Possibly, one of the reasons for the radical disorientation of current thought arises from the separation of scientific education and education in the humanities . Knowledge is one and there is no authentic knowledge if it is only half knowledge. It is true that the breadth of knowledge and the brevity of life encourage specialisation, but this must not involve the absence of a balanced High School education with Humanities and Science. Plato demanded knowledge of geometry for the study of philosophy; today it would be necessary to study physics in order to be a good philosopher and philosophy in order to be a good physicist. Many physicists do this. Our differences with the other forms of thought arise from the confrontation of two systems of imperfect education due to excessive specialisation.

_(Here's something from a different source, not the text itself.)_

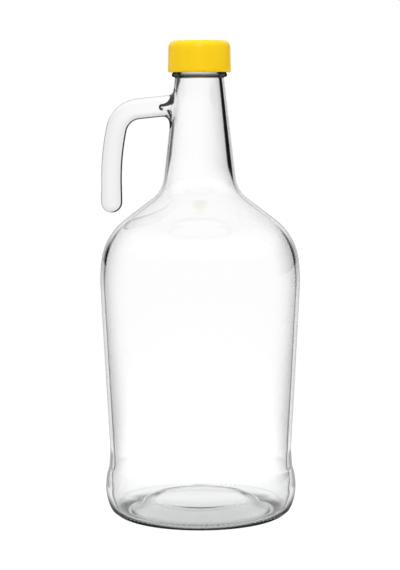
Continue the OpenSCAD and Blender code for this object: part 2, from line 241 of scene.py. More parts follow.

The worst thing about misunderstandings is that they arise when dogmatic fundamentalism is radicalised on theological bases manipulated by politics. One of the ancestral misunderstandings of Islam and Christianity arises from the Islamic perception that the Trinity implies polytheism. Conversing about this problem with two Yemeni Imams in Sanaa, we came to the following agreement:
• There is only one God and no other God than God.
• God manifest Himself to man and man can only know God through His manifestations.
• A natural manifestation of God is as creator, and He manifests Himself as such in nature.
• Another divine manifestation is in the intimacy of the interior of the heart of man when he meditates searching for God within himself.
• The other manifestation of God to man is in the revealed Word.
• The fact that God is manifested as Creator, Spirit and Word does not imply that there are three Gods.
The three of us agreed, but one of the Imams specified, “We agree, but the true revelation is in the word of the Koran”. In fact, we have two credos, but we should avoid misunderstandings.